Una vicenda triste con un epilogo ancora più triste. Questo è il primo pensiero che viene in mente quando si pensa al suicidio di Virgilio Motta, un tifoso dell’Inter che nel 2009 fu attaccato da alcuni tifosi milanisti dopo un derby. Motta, aggredito da alcuni pseudo tifosi avversari, fu picchiato selvaggiamente e perse la vista ad un occhio a causa dei pesanti colpi subiti. La giustizia ha identificato e arrestato i colpevoli, ma a loro sono stati inflitti solamente 4 anni di carcere e 5 anni di DASPO (Divieto di Accedere alle manifestazioni SPOrtive), una pena che, vista la gravità del danno inflitto, è sembrata da subito non adeguatamente giusta.
Ad aggravare la situazione dei colpevoli, inoltre, vi era stato un risarcimento di 140mila euro che gli aggressori avrebbero dovuto versare a Motta per permettergli di andare all’estero per cercare di curarsi. I teppisti, però, durante il processo, non hanno mostrato il minimo segno di pentimento, e addirittura hanno rivolto alla vittima una serie di occhiate di scherno e minacce. In aula, infatti, uno dei colpevoli ha anche urlato la frase: “Infame, verme, spero che i centoquarantamila euro te li spendi tutti in medicine”.

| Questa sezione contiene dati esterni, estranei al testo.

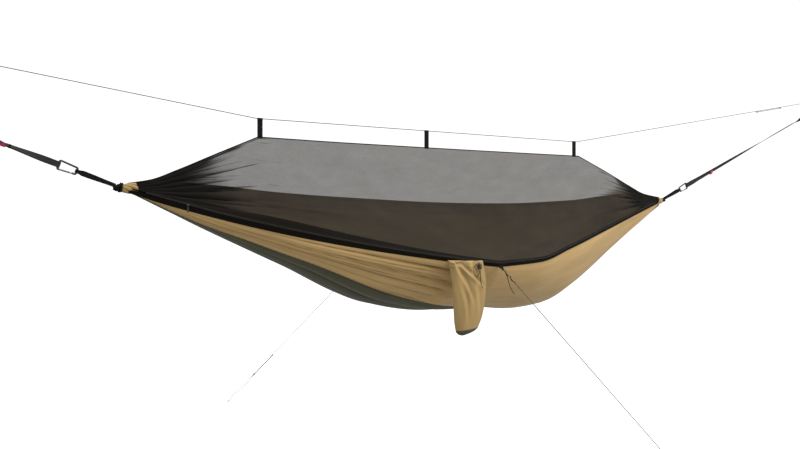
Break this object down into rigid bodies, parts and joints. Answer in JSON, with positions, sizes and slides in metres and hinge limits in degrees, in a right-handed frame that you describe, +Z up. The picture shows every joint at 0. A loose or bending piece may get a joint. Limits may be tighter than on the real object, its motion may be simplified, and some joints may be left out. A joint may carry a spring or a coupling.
{
  "type": "camping hammock",
  "caption": "Gathered-end camping hammock with a zip-in bug net, hung by carabiners from two tree straps under a ridge cord with side guylines.",
  "frame": {"origin": "outermost tip of the head tree strap's eye, where the head tree holds the part", "axes": "+X from the head strap along the hammock to the foot strap, -Y towards the zipped near side, +Z up"},
  "size_m": [4.4472, 4.3363, 2.0825],
  "materials": {
    "tan_nylon": "satin",
    "olive_nylon": "satin",
    "black_net": "matte",
    "black_webbing": "matte",
    "grey_webbing": "matte",
    "grey_alloy": "satin",
    "red_bartack": "matte",
    "guy_cord": "matte",
    "black_plastic": "satin",
    "rivet_steel": "satin"
  },
  "bodies": {
    "suspension": {"head_strap_eye": "grey_webbing", "head_tree_strap": "grey_webbing", "head_bartack_tab": "red_bartack", "head_strap_loop": "grey_webbing", "head_carabiner_frame": "grey_alloy", "head_gate_rivet": "rivet_steel", "foot_strap_eye": "grey_webbing", "foot_tree_strap": "grey_webbing", "foot_bartack_tab": "red_bartack", "foot_strap_loop": "grey_webbing", "foot_carabiner_frame": "grey_alloy", "foot_gate_rivet": "rivet_steel", "ridge_cord": "guy_cord", "ridge_head_knot": "guy_cord", "ridge_head_loop": "guy_cord", "ridge_foot_knot": "guy_cord", "ridge_foot_loop": "guy_cord", "near_guyline": "guy_cord", "near_guyline_knot": "guy_cord", "near_guyline_loop": "guy_cord", "far_guyline": "guy_cord", "far_guyline_doubled": "guy_cord", "far_guyline_knot": "guy_cord", "far_guyline_loop": "guy_cord"},
    "hammock": {"near_side_panel": "tan_nylon", "centre_panel": "olive_nylon", "far_side_panel": "tan_nylon", "near_hem_binding": "black_webbing", "far_hem_binding": "black_webbing", "zip_coil": "black_webbing", "near_net_panel": "black_net", "far_net_panel": "black_net", "net_ridge_seam": "black_webbing", "head_end_sleeve": "tan_nylon", "foot_end_sleeve": "tan_nylon", "head_hitch": "black_webbing", "foot_hitch": "black_webbing", "head_end_loop": "black_webbing", "foot_end_loop": "black_webbing", "near_guy_tab": "black_webbing", "far_guy_tab": "black_webbing", "near_guyline_hitch": "guy_cord", "far_guyline_hitch": "guy_cord", "near_guyline_tail": "guy_cord", "sack_hang_tab": "black_webbing"},
    "head_gate": {"head_carabiner_gate": "grey_alloy"},
    "foot_gate": {"foot_carabiner_gate": "grey_alloy"},
    "head_net_tab": {"net_tab_head": "black_webbing"},
    "middle_net_tab": {"net_tab_middle": "black_webbing"},
    "foot_net_tab": {"net_tab_foot": "black_webbing"},
    "ridge_adjuster": {"ridge_adjuster": "guy_cord"},
    "far_slide_knot": {"far_guyline_slide_knot": "guy_cord"},
    "zip_slider": {"zip_slider": "black_plastic"},
    "zip_pull": {"zip_pull": "black_plastic"},
    "storage_sack": {"storage_sack": "tan_nylon", "sack_base": "olive_nylon", "sack_drawcord_channel": "tan_nylon", "sack_drawcord": "guy_cord"},
    "cord_lock": {"cord_lock_barrel": "black_plastic"},
    "cord_lock_button": {"cord_lock_button": "black_plastic"}
  },
  "joints": [
    {"name": "body_swing", "type": "hinge", "parent": "suspension", "child": "hammock", "pos_m": [1.80024, 0, -0.10796], "axis": [1, 0, 0.0025], "range_deg": [-5, 5], "deforming": ["near_guyline", "far_guyline"]},
    {"name": "head_tab_swing", "type": "hinge", "parent": "suspension", "child": "head_net_tab", "pos_m": [0.951, 0, 0.107], "axis": [1, 0, 0], "range_deg": [-11, 11]},
    {"name": "middle_tab_swing", "type": "hinge", "parent": "suspension", "child": "middle_net_tab", "pos_m": [1.696, 0, 0.107], "axis": [1, 0, 0], "range_deg": [-11, 11]},
    {"name": "foot_tab_swing", "type": "hinge", "parent": "suspension", "child": "foot_net_tab", "pos_m": [2.539, 0, 0.107], "axis": [1, 0, 0], "range_deg": [-11, 11]},
    {"name": "head_gate_open", "type": "hinge", "parent": "suspension", "child": "head_gate", "pos_m": [0.28735, 0, -0.11729], "axis": [0, 1, 0], "range_deg": [0, 20], "stiffness_Nm_per_rad": 0.05, "springref_deg": -17.19},
    {"name": "foot_gate_open", "type": "hinge", "parent": "suspension", "child": "foot_gate", "pos_m": [3.31336, 0, -0.10893], "axis": [0, -1, 0], "range_deg": [0, 20], "stiffness_Nm_per_rad": 0.05, "springref_deg": -17.19},
    {"name": "adjuster_slide", "type": "slide", "parent": "suspension", "child": "ridge_adjuster", "axis": [0.9844, 0, 0.1762], "range_m": [-0.4, 0.05]},
    {"name": "far_knot_slide", "type": "slide", "parent": "suspension", "child": "far_slide_knot", "axis": [0.0186, -0.8704, 0.4921], "range_m": [0, 0.5]},
    {"name": "zip_run", "type": "hinge", "parent": "hammock", "child": "zip_slider", "pos_m": [2.52855, 2.74545, 1.52601], "axis": [0, -0.524, 0.8517], "range_deg": [0, 12.5]},
    {"name": "zip_pull_swing", "type": "hinge", "parent": "zip_slider", "child": "zip_pull", "pos_m": [0.6454, -0.11376, -0.22371], "axis": [0.8718, -0.4172, -0.2566], "range_deg": [-120, 0]},
    {"name": "sack_swing", "type": "hinge", "parent": "hammock", "child": "storage_sack", "pos_m": [1.562, -0.4456, -0.422], "axis": [1, 0, 0], "range_deg": [-75, 0]},
    {"name": "cord_lock_slide", "type": "slide", "parent": "storage_sack", "child": "cord_lock", "axis": [0, -0.1048, -0.9945], "range_m": [0, 0.05]},
    {"name": "cord_lock_press", "type": "slide", "parent": "cord_lock", "child": "cord_lock_button", "axis": [0, -0.1048, -0.9945], "range_m": [0, 0.004], "stiffness_N_per_m": 150, "springref_m": -0.004}
  ],
  "couplings": [
    {"joint": "head_tab_swing", "follows": "body_swing", "ratio": -2.101},
    {"joint": "middle_tab_swing", "follows": "body_swing", "ratio": -2.0745},
    {"joint": "foot_tab_swing", "follows": "body_swing", "ratio": -2.0445}
  ]
}
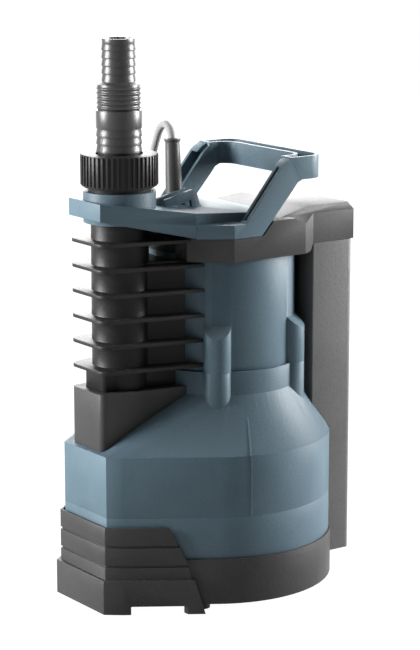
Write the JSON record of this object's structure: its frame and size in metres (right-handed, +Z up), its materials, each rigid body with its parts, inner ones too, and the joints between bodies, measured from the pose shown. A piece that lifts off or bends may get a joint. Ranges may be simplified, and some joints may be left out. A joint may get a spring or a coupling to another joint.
{
  "type": "submersible drainage pump",
  "caption": "Submersible drainage pump with float box, ribbed riser, stepped hose adapter, carrying handle and mains lead.",
  "frame": {"origin": "on the ground under the middle of the pump, without its cable", "axes": "+Z up along the motor axis, -X towards the nose and the outlet, +X towards the float box, Y across the handle"},
  "size_m": [0.2945, 0.3165, 0.433],
  "materials": {
    "body_blue": "satin",
    "body_black": "satin",
    "box_grey": "satin",
    "steel": "satin",
    "cast": "satin",
    "laminate": "satin",
    "copper_wire": "satin",
    "seal_rubber": "matte",
    "float_foam": "matte",
    "pale_plastic": "satin",
    "ceramic": "satin",
    "cable_grey": "satin",
    "sleeve_grey": "satin",
    "plug_black": "satin"
  },
  "bodies": {
    "housing": {"strainer_base": "body_black", "nose_bumper": "body_black", "base_screws": "steel", "suction_plate": "body_black", "volute_body": "body_blue", "seal_plate": "cast", "shaft_seal_seat": "ceramic", "lip_seals": "seal_rubber", "oil_chamber": "cast", "lower_casing": "body_blue", "motor_shield": "cast", "stator_core": "laminate", "stator_windings": "copper_wire", "bearing_outer_races": "steel", "casing_seal": "seal_rubber", "motor_casing": "body_blue", "casing_screws": "steel", "upper_shield": "cast", "capacitor": "pale_plastic", "terminal_block": "pale_plastic", "riser_cover": "body_black", "riser_duct": "body_black", "flap_hinge": "steel", "outlet_gasket": "seal_rubber", "hose_adapter": "body_black", "handle": "body_blue", "handle_screws": "steel", "top_cover": "body_black", "float_box": "box_grey", "float_stem": "pale_plastic", "stem_bracket": "body_black", "stem_clip": "steel", "cable_gland": "plug_black", "strain_relief": "sleeve_grey", "power_cable": "cable_grey", "cable_coil": "cable_grey", "coil_ties": "plug_black", "plug_lead": "cable_grey", "plug_body": "plug_black", "plug_pins": "steel"},
    "rotor": {"motor_shaft": "steel", "rotor_core": "laminate", "impeller": "body_black", "impeller_nut": "steel", "shaft_seal_ring": "ceramic", "bearing_inner_races": "steel", "bearing_balls": "steel"},
    "float": {"float_body": "float_foam", "float_magnet": "ceramic"},
    "nut": {"union_nut": "body_black"},
    "flap": {"check_flap": "seal_rubber"}
  },
  "joints": [
    {"name": "rotor_spin", "type": "hinge", "parent": "housing", "child": "rotor", "pos_m": [0.0195, 0, 0.15], "axis": [0, 0, 1], "continuous": true},
    {"name": "union_nut_turn", "type": "hinge", "parent": "housing", "child": "nut", "pos_m": [-0.073, 0, 0.334], "axis": [0, 0, 1], "continuous": true},
    {"name": "float_lift", "type": "slide", "parent": "housing", "child": "float", "axis": [0, 0, 1], "range_m": [0, 0.1]},
    {"name": "flap_swing", "type": "hinge", "parent": "housing", "child": "flap", "pos_m": [-0.0585, 0, 0.3201], "axis": [0, 1, 0], "range_deg": [0, 55]}
  ]
}
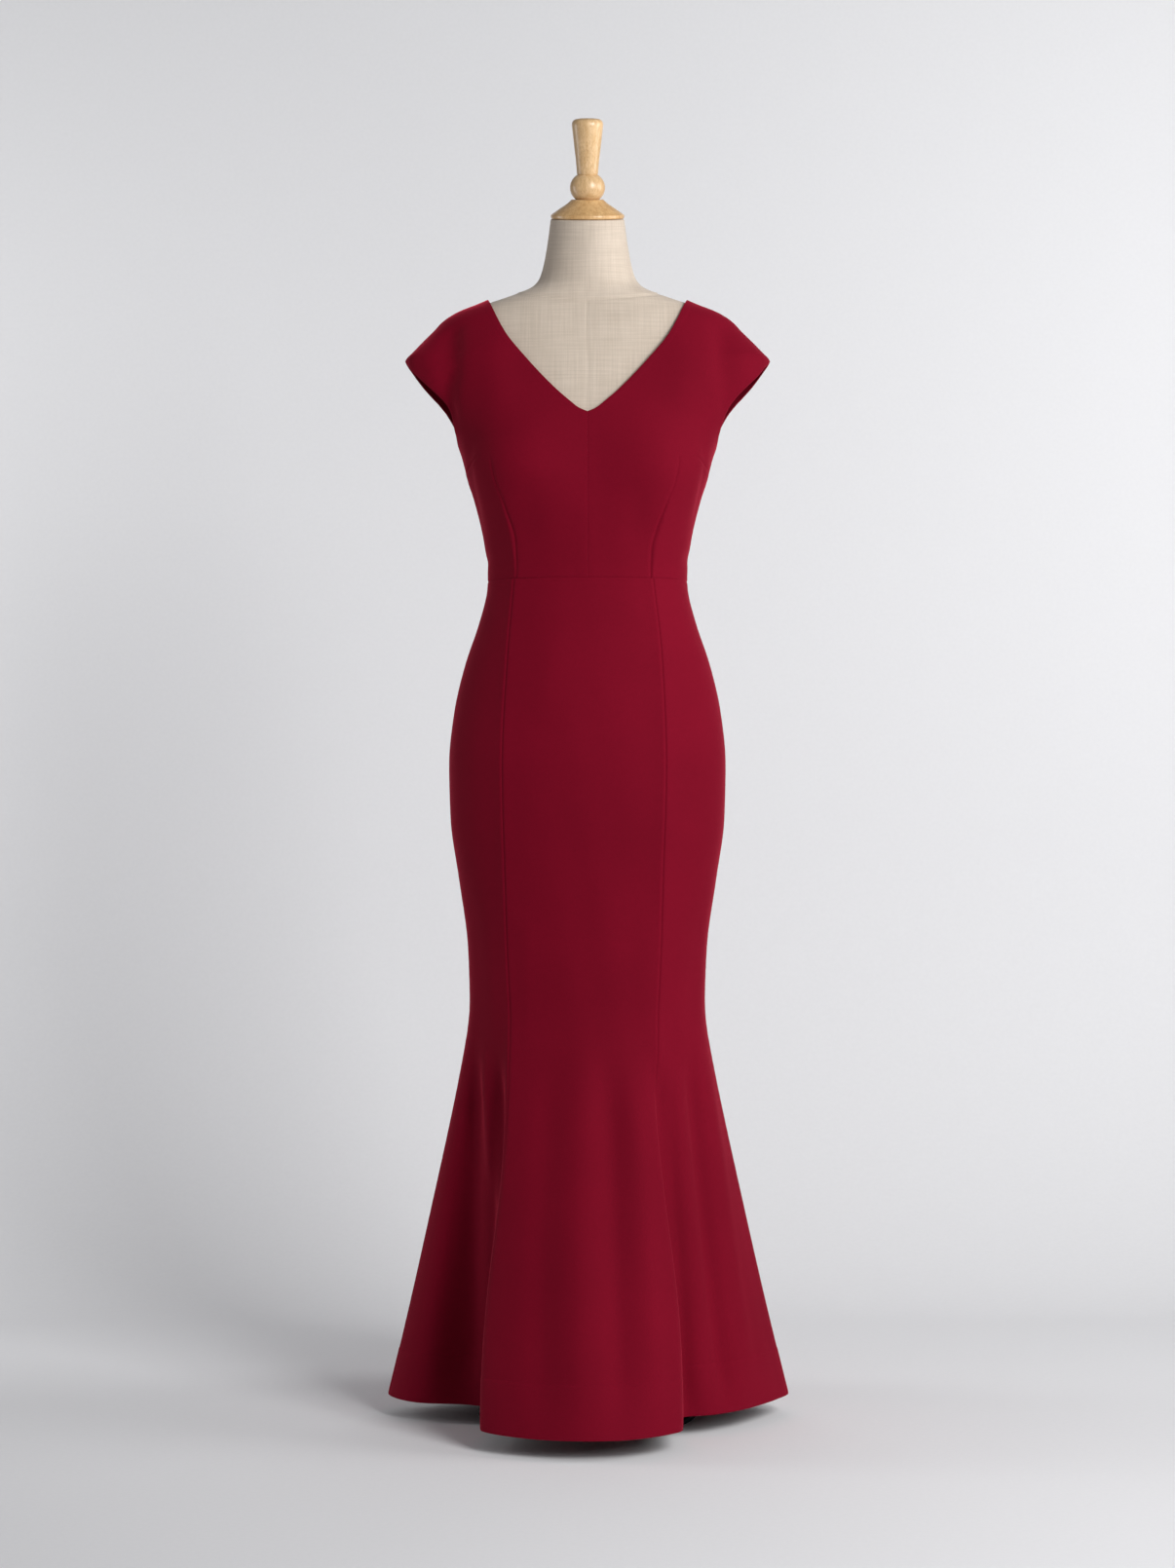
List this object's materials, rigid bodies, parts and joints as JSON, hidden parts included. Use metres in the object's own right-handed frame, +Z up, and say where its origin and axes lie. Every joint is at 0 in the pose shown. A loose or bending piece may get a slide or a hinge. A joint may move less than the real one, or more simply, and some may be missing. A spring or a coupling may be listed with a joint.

Il risarcimento, inoltre, non era ancora stato versato dai colpevoli e proprio questo ha contribuito a peggiorare la situazione psicologica di Virgilio Motta, che oggi è stato trovato senza vita nel suo appartamento. L’uomo infatti ha deciso di suicidarsi per porre fine allo stato di depressione scaturitogli dopo l’aggressione. Emblematiche, infine, sono state le parole del suo avvocato: “Le sue condizioni psicologiche sono peggiorate perché gli imputati condannati per quegli scontri non gli hanno versato i 140 mila euro che gli dovevano come risarcimento e con i quali lui voleva andare all’estero per provare a curarsi“. Una vicenda a dir poco vergognosa che dovrebbe far riflettere ancora una volta tutti sia sulla sicurezza degli stadi che sulla lentezza e sull’inappropriatezza della giustizia italiana.